Federal and state investigators in Texas couldn’t help but notice a recent story in the Wall Street Journal that detailed the testimony in a Miami federal court by Steven S. Samos, a Panama businessman who has been given immunity by the government. Samos has admitted that he was in the business of creating Panamanian shell corporations that he sold to foreigners (primarily Americans) to reduce taxes and shelter assets.
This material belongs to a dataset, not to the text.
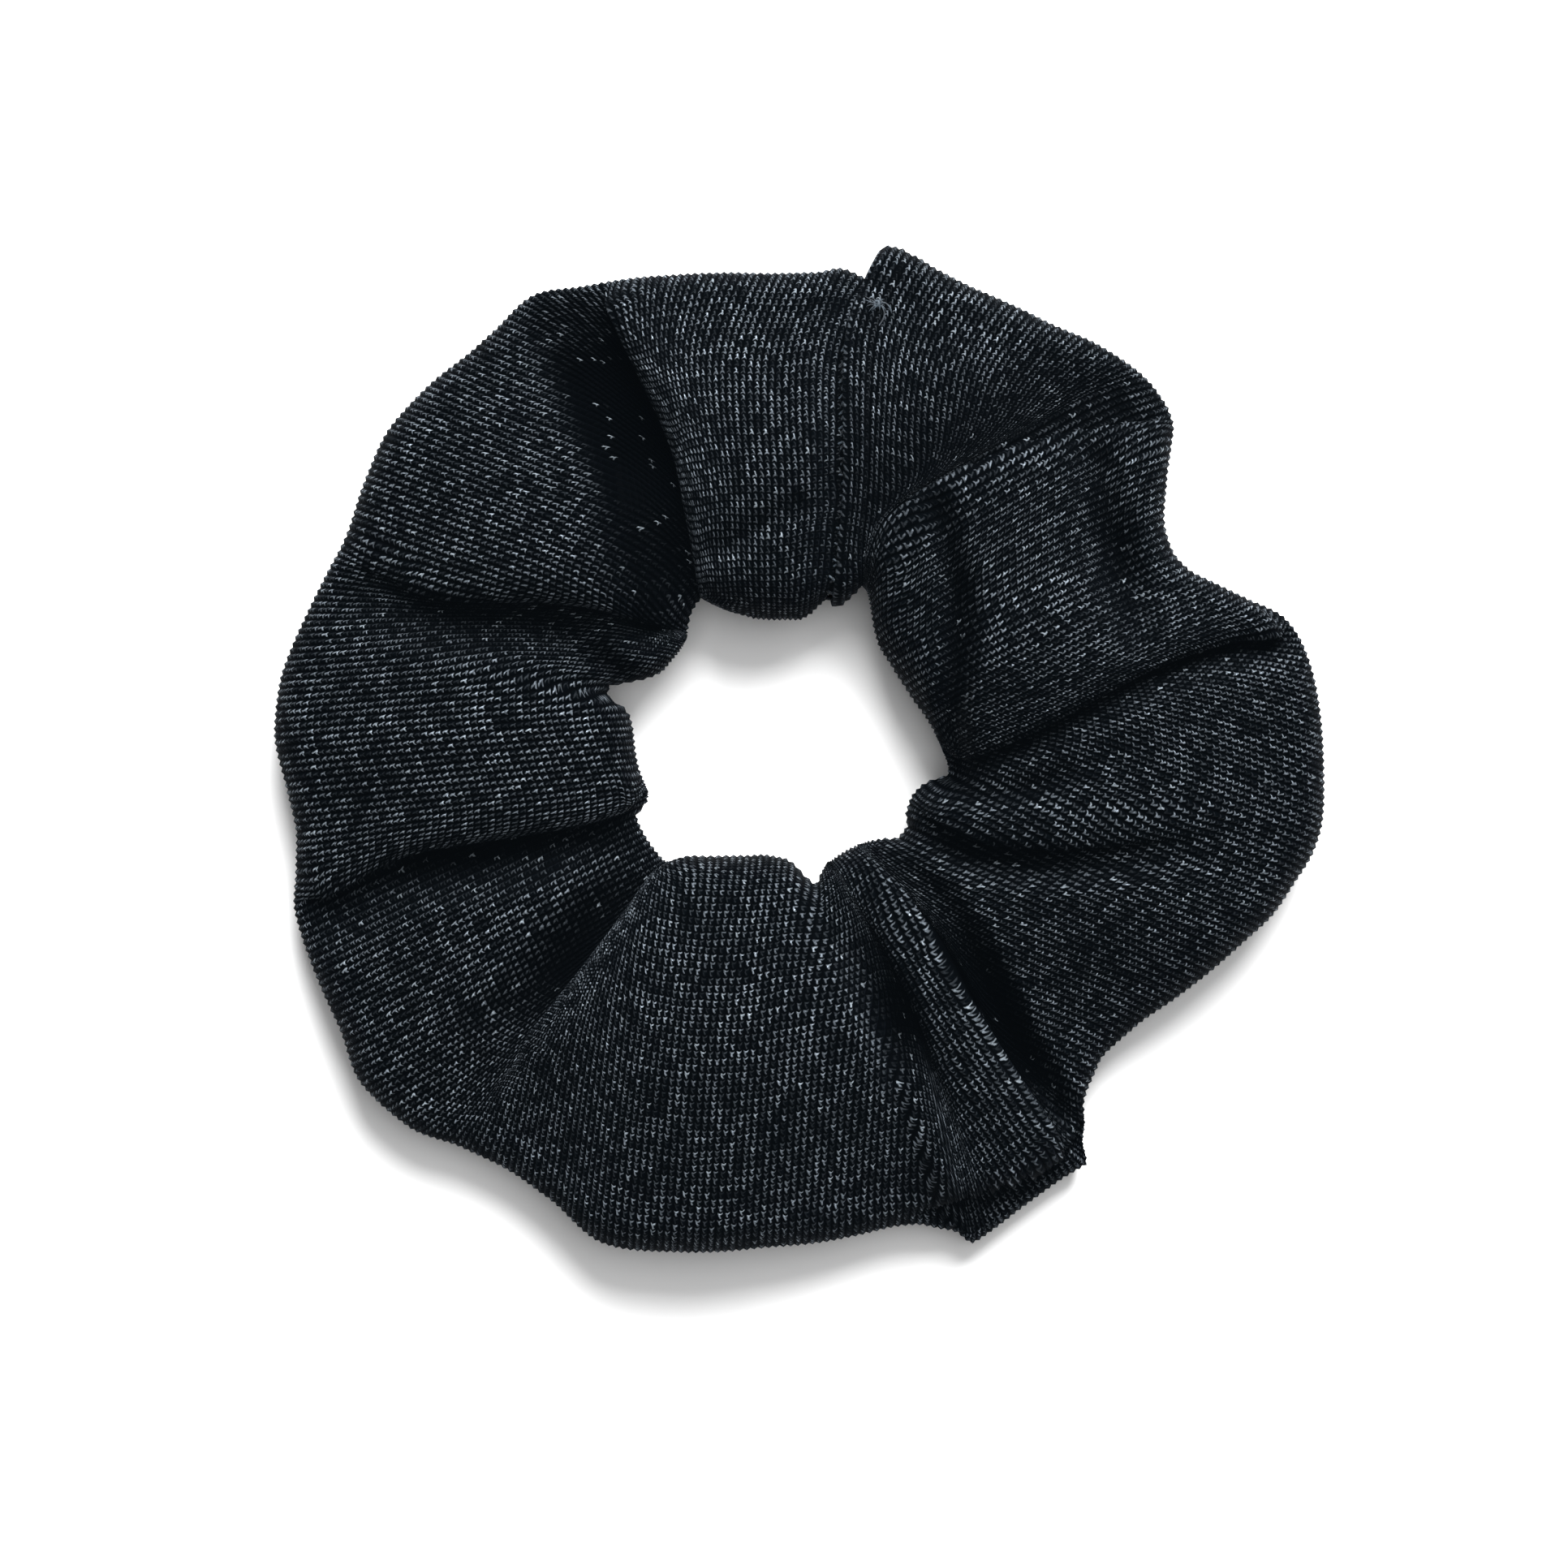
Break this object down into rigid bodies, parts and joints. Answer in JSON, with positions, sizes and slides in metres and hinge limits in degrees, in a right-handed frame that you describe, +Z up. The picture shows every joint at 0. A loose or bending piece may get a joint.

The newspaper report has poured some salt in old wounds and could put investigators back on the paper trail of former Dallas oilman Pat Holloway, whose business activities have been the subject of numerous civil proceedings. Documents filed last year in a civil lawsuit referred to a visit Holloway made to Panama on behalf of a man he says was a former client and a stockholder in a Panamanian corporation known as Emerald Green Holding Corporation. In an affidavit, Holloway said he had no financial interest in Emerald Green, nor did he have anything to do with a $2 million transfer of funds into Emerald Green’s account in one | of Samos’s banks,
“In February 1984,I went to Panama at the request of Mr. Samos. There he showed me copies of certain documents, other copies that he told me had been obtained there by Robbie Holloway [Holloway’s ex-wife], an American attorney, an American investigator, and a local attorney,” Holloway said.
However, the minutes of a 1980 meeting in Panama of the shareholders of Emerald Green reveal that Holloway was present and “representing the shareholders” of Emerald Green.
Looks as though the Dallas School Board could be headed down a rocky road, now that school Supt. Linus Wright has told trustees he plans to stay on at least another year as the school district’s boss. Wright’s decision came after several of the minority board members made it public they want a black school superintendent. Now that there are four minority school trustees and a black board president, observers say the board could move the district in a new direction on such issues as taxes, affirmative action, staffing, and so-called super-schools.